2.1. Generic Proxy -> Generic Proxy

Traditional CUDA SIMT programming (no TMA, no Tensor Core) would just involve threads within the generic proxy synchronizing with each other in a producer-consumer relationship. The table below lists some of the ways to enforce memory order between threads within the generic proxy.

State Space \ Scope	.cta	.cluster	.gpu
SMEM/DSMEM	fence.cta / __syncthreads() / __threadfence_block() / mbarrier.arrive+try_wait	fence.cluster / fence.gpu / __threadfence() / barrier.cluster.arrive+wait / `mbarrier.arrive+try_wait`	N/A
GMEM	same as above	same as above	`fence.gpu` / `__threadfence()`
Effective SASS	`MEMBAR.CTA`	`MEMBAR.GPU`	`MEMBAR.GPU`

2.1.1. Intra-CTA Producer-Consumer

This means the producer and consumer threads are within the same CTA. Irrespective of the synchronization mechanism, the equivalent SASS instruction that guarantees memory order is MEMBAR.CTA. It’s either built implicitly into the instruction or manually inserted by the compiler when lowering from ptx to SASS.

Two use cases come into mind:

Producer threads read from GMEM and write to SMEM. Then consumer threads (can be the same set of threads) read from SMEM and do some computation.
In Algorithm 1 of Flash Attention v1, The partial result $O_i$ of the previous iteration is written to GMEM by producer threads and then reload back into SMEM for the next iteration by consumer threads.

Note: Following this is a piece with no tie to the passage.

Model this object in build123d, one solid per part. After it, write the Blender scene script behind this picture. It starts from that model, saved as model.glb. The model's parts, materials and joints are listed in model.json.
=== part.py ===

2.1.1.1. `__syncthreads()` and `Named Barriers`

The most popular way is to use __syncthreads() to guarantee memory order. __syncthreads() implicitly carry the acq-rel semantic meaning the threads after __syncthreads() can see the memory operations’ effects (on both SMEM and GMEM) before __syncthreads(). Needless to say, __syncthreads() guarantees execution order too, meaning the instructions after __syncthreads() will be executed after all the threads in the CTA have arrived at the __syncthreads() point. Combined, this ensures when the consumer threads get unblocked by __syncthreads(), the producer threads’ finish the memory operations before __syncthreads() and the effects are visible.

Producer threads:
    ld.global reg, gaddr
    st.shared addr, reg
    __syncthreads()
Consumer threads:
    __syncthreads()
    ld.shared reg, addr
    ...

Named Barriers has the exact same effect as __syncthreads() but can be applied to a subset of threads within the CTA while __syncthreads() is applied to all threads in the CTA.

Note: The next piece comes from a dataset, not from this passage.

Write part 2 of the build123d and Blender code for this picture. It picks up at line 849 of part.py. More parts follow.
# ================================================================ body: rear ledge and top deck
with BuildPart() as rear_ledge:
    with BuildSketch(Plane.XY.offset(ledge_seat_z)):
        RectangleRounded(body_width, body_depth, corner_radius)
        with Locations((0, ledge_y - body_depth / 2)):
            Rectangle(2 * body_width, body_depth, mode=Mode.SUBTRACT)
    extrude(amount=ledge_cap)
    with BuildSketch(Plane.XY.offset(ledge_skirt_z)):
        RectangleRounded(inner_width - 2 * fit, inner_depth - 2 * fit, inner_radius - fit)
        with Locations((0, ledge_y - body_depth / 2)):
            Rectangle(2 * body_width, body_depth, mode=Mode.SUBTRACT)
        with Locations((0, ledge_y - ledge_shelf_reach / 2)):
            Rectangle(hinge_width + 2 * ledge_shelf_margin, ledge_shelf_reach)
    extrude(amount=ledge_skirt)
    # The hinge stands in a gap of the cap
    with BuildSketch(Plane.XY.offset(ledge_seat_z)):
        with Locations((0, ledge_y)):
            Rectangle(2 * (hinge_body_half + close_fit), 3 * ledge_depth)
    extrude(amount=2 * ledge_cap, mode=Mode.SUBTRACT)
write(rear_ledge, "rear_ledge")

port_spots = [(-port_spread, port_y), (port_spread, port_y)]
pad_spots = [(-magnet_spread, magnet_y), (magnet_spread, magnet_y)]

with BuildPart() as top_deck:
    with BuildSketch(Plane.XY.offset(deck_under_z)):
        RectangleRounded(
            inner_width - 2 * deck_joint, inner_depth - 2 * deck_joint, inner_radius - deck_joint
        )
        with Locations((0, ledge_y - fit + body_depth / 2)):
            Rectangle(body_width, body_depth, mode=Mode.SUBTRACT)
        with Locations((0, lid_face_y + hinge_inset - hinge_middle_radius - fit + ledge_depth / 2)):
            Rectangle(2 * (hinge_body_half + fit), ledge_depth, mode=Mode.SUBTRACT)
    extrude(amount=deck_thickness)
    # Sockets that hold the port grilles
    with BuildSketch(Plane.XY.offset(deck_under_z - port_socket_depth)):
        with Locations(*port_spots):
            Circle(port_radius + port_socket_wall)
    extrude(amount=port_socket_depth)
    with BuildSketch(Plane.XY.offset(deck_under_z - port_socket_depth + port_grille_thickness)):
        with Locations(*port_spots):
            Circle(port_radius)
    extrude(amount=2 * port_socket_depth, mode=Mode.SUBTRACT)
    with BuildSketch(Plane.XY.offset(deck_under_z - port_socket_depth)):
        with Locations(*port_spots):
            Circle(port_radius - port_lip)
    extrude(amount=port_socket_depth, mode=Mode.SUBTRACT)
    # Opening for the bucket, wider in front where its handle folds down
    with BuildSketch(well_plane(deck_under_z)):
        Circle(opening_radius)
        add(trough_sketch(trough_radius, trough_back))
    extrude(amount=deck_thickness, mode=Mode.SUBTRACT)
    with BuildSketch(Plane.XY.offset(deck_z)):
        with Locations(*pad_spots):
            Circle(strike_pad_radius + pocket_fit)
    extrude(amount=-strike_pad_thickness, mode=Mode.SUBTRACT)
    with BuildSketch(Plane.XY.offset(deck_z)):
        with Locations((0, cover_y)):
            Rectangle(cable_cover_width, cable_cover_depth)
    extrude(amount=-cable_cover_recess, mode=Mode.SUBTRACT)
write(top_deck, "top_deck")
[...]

2.1.1.2. `mbarrier.arrive+try_wait`

Alternatively, we can use mbarrier to guarantee execution order and memory order. The default semantic of mbarrier.arrive is release and the default semantic of mbarrier.try_wait is acquire. This means when the consumer threads finish waiting on the mbarrier, the producer threads finish executing their memory operations before mbarrier.arrive. And the producer threads’ memory operations’ effects are visible to the consumer threads. Similar to __syncthreads(), the state space is also SMEM/DSMEM/GMEM.

# initialize mbarrier arrive count to num producer threads
Producer threads:
    ld.global reg, gaddr
    st.shared addr, reg
    mbarrier.arrive.release.cta
Consumer threads:
    mbarrier.try_wait.acquire.cta
    ld.shared reg, addr
    ...

2.1.1.3. `mbarrier.relaxed.arrive+try_wait` + `fence.cta`

If you don’t want to use the acquire/release semantic built into the mbarrier but still want to guarantee memory order, you can use explicit fences + execution order synchronization (achieved by __syncthreads() or mbarrier.relaxed) to achieve the same effect.

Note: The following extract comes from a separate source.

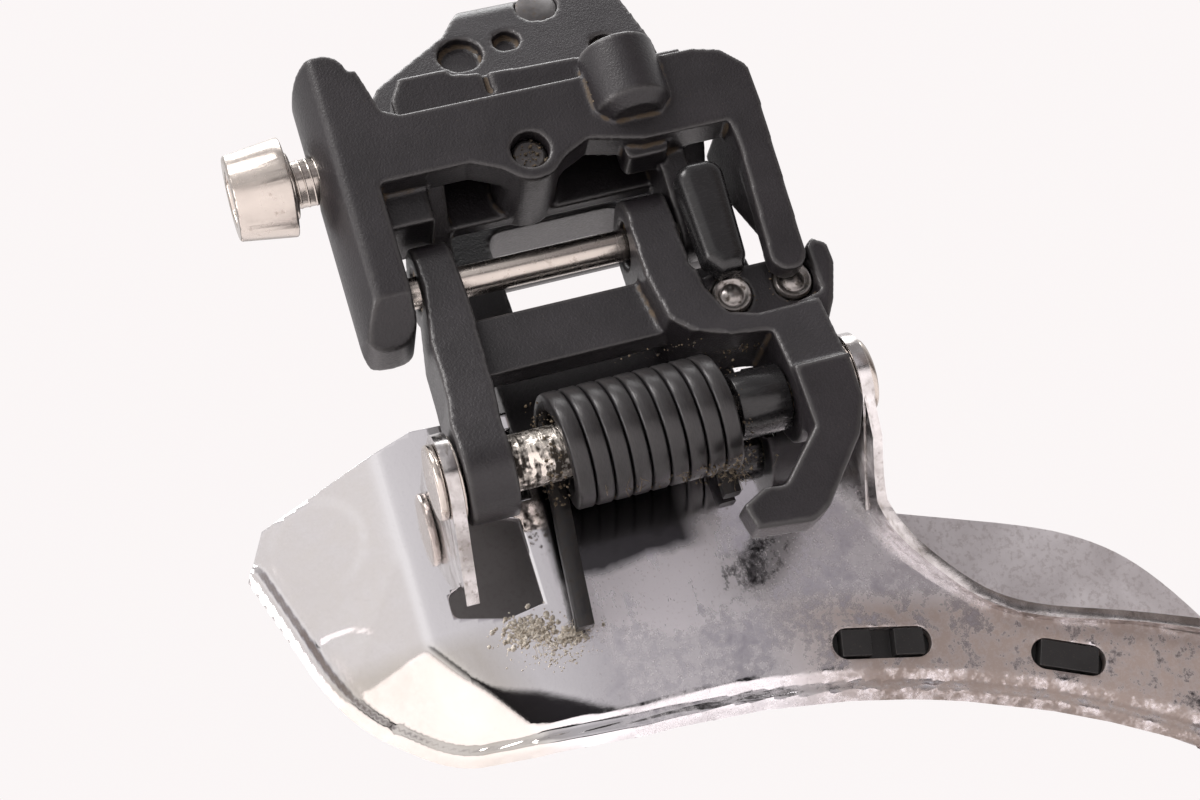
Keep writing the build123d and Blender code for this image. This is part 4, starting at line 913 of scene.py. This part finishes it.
class FD_OT_hardware(bpy.types.Operator):
    """Turn the bolts, screws, axles, rivets and bushes"""
    bl_idname = "derailleur.hardware"
    bl_label = "Screws and axles"

    def execute(self, context):
        wish = context.scene.fd_hardware
        steel = paint_steel()
        dark = paint_dark_steel()
        bronze = paint_bronze()
        # clamp bolt: tapered head, short collar, thread
        low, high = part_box("clamp_bolt")
        bolt = middle("clamp_bolt")
        bm = node_copy("clamp_bolt")
        mesh = mesh_from(bm, "clamp_bolt", smooth=False)
        mesh = evaluated(mesh, "clamp_bolt", (
            ("BEVEL", {"width": 0.35 * MM, "segments": 3, "limit_method": "ANGLE",
                       "angle_limit": math.radians(30), "harden_normals": True}),
        ))
        bm = bmesh.new()
        bm.from_mesh(mesh)
        thread(bm, Vector((low.x + 6.0 * MM, bolt.y, bolt.z)), (1, 0, 0), (0, 0, 1),
               high.x - low.x - 7.5 * MM, 2.5 * MM, 2.12 * MM, wish.thread_pitch)
        mesh = mesh_from(bm, "clamp_bolt")
        mesh.set_sharp_from_angle(angle=math.radians(40))
        settle("steel_clamp_bolt", mesh, steel, "clamp_bolt", "clamp_bolt")
        for node, body, paint, slot, width in (
            ("support_bolt", "support_bolt", dark, "dark_steel", 0.15),
            ("upper_inner_axle", "base", steel, "bright_steel", 0.15),
            ("upper_outer_axle", "base", paint_smooth_black(), "bright_steel", 0.12),
            ("axle_rings", "base", dark, "dark_steel", 0.1),
            ("lower_inner_axle", "cage", steel, "bright_steel", 0.3),
            ("lower_outer_axle", "cage", steel, "bright_steel", 0.2),
            ("front_rivet", "cage", steel, "bright_steel", 0.25),
            ("tail_spacer", "cage", steel, "bright_steel", 0.15),
            ("tail_screw", "tail_screw", steel, "bright_steel", 0.2),
            ("cable_clamp_plate", "outer_link", dark, "dark_steel", 0.2),
            ("cable_clamp_bolt", "cable_clamp_bolt", dark, "dark_steel", 0.25),
            ("inner_link_bushes", "inner_link", bronze, "bronze", 0.08),
            ("outer_link_bushes", "outer_link", bronze, "bronze", 0.08),
            ("side_washers", "cage", steel, "bright_steel", 0.06),
        ):
            mesh = bevelled(node, width * MM)
            settle("turned_" + node, mesh, paint, body, node)
        # limit screws with ringed, domed tips
        for node in ("low_limit_screw", "high_limit_screw"):
            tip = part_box(node)[0]
            place = middle(node)
            bm = node_copy(node)
            bmesh.ops.bisect_plane(
                bm, geom=everything(bm), plane_co=(0, tip.y + 0.5 * MM, 0), plane_no=(0, 1, 0),
                clear_inner=True, dist=1e-7)
            ring_profile(
                bm, ((0.50 * MM, 2.03 * MM), (0.20 * MM, 2.03 * MM), (0.0, 1.84 * MM), (0.0, 1.52 * MM),
                     (0.36 * MM, 1.38 * MM), (0.36 * MM, 1.08 * MM), (0.08 * MM, 0.92 * MM), (0.0, 0.0)),
                Vector((place.x, tip.y, place.z)), axis=(0, 1, 0), across=(1, 0, 0))
            mesh = mesh_from(bm, node)
            mesh.set_sharp_from_angle(angle=math.radians(40))
            settle("ringed_" + node, mesh, paint_worn_tip(), node, node)
        return {"FINISHED"}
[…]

# initialize mbarrier arrive count to num producer threads
Producer threads:
    ld.global reg, gaddr
    st.shared addr, reg
    fence.release.cta
    mbarrier.relaxed.arrive
Consumer threads:
    mbarrier.relaxed.try_wait
    fence.acquire.cta
    ld.shared reg, addr
    ...

Here we use relaxed version of the mbarrier to only guarantee execution order. But we insert explicit memory fences to guarantee memory order. When the consumer threads get unblocked by mbarrier.relaxed.try_wait, this means all the producer threads have finished executing fence.release.cta. Then after the consumer threads execute fence.acquire.cta, the memory operation by the producer threads are visible to the consumer threads.

Additionally, fence.cta guarantees memory order on SMEM/DSMEM/GMEM similar to __syncthreads() and mbarrier with acq_rel semantic. __threadfence_block() is equivalent to fence.cta and both emit MEMBAR.CTA in SASS.

The execution order here is also necessary to make this producer-consumer relationship correct. Imagine not having the mbarrier synchronization, how would the consumer threads know when the producer threads have finished executing fence.release.cta? There is no way to know.

2.1.2. Intra-Cluster Producer-Consumer

This means the producer and consumer threads are within the same cluster but not necessarily the same CTA.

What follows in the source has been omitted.